Bu baskıcı politikaların verdiği zararlar nedeniyle, yeni patrik seçimini örgütlemekle yükümlü Seçim Müteşebbis Heyeti’ne büyük sorumluluk düşüyor. Çünkü uzun zamandır dile getirildiği gibi, Patrikliğin bir hukuki statüsü ve tüzüğü yok. Dolayısıyla, patrik seçimleri de, bağlayıcılığı olan bir hukuki metne göre değil, her seçim döneminde gözden geçirilerek esas kabul edilen bir talimatnameye göre yapılıyor.

Hakkaniyete hiç de uygun olmayan bir durum bu. Zira bu uygulamaya dayanak olan 1961 tarihli Bakanlar Kurulu kararı, bu talimatnamenin ‘bir defaya mahsus’ ve ‘geçici’ olduğunu söylüyor. Ancak, devletin, Patrikliğe hukuki statü tanımamaya dair ayrımcı siyaseti, kendi sözünü dahi çiğneyerek, ‘bir defaya mahsus’ ve ‘geçici’ olduğu söylenen bir metni, her patrik seçiminde cemaate bir kez daha dayatıyor.

Seçim Müteşebbis Heyeti’nin öncelikli görevi, bu haksız uygulamaya bir son verilmesini talep ederek, kalıcı bir seçim talimatnamesini hayata geçirmek olmalı. Çünkü, kadük kalması gereken 1961 talimatnamesi pek çok sorun barındırıyor: Seçmen yaşını 18 değil 21 olarak düzenlemesi, delege dağılımında mevcut şartları dikkate almaması, patrik olma niteliklerini sayarken ‘babadan Türk olmak’ gibi ırkçı veya ‘Türkiye Cumhuriyeti Hükümeti’nin itimadına mazhar olmak’ gibi anlamsız kriterler öne sürmesi, bunlardan yalnızca birkaçı.

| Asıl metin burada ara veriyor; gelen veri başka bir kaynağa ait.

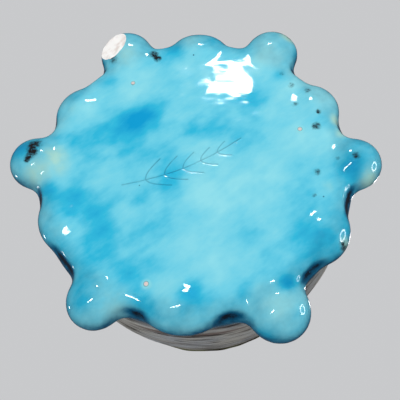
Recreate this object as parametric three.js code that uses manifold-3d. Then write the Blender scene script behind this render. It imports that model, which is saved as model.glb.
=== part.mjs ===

Hal böyleyken, bu sorunları gidermek için çalışması gereken Müteşebbis Heyeti, yakın bir zamanda patrikliğe aday olduğunu açıklayacak olan Başepiskopos Aram Ateşyan’ın başkanlığında 21 Aralık’ta yaptığı toplantının sonunda, İstanbul Valiliği’nden seçim izni ve talimatnamesinin gelmesini bekleme kararı aldı. Heyet bununla yetinmeyerek, seçimin 1961 talimatnamesine göre yapılmasının beklendiğini açıkladı.

Yani, görevi seçimin en uygun koşullarda yapılmasını gözetmek olan seçim heyeti, topu devlete atarak, hatalı uygulamanın sürmesine zemin hazırlamış oldu. Duyumlarımıza göre, heyet içerisinde “Bizim işimiz yeni kural yaratmak değil, eskilerinin uygulanmasını sağlamak” görüşünü savunanlar ağırlıkta. Oysa toplumun beklentisi, adil bir seçimi garanti edecek yeni bir talimatname hazırlanması yönünde. Ve elleri kolları bağlayıp bu yeni talimatnameyi Valilik’ten beklemek, hayalcilikten başka bir şey değil.

Türkiye ve dünyanın büyük bir hızla değiştiği, AB’ye üye olma hevesinin bürokrasinin kadim reflekslerini giderek zayıflattığı, hükümetin her fırsatta gayrimüslimlere sorunlarının çözümünde gerekli kolaylıkları sağlayacağını açıkladığı bir zamanda, patrik seçiminin, çoktan tarihin çöp sepetini boylaması gereken kadük 1961 talimatnamesine göre yapılması düşünülemez.

Seçim Heyeti’nin üyelerinden beklenen, görev bilinciyle hareket edip gerekeni yapmaları. Aksi halde, alacakları kararların vebalini ağır bir yük olarak daima taşıyacaklardır.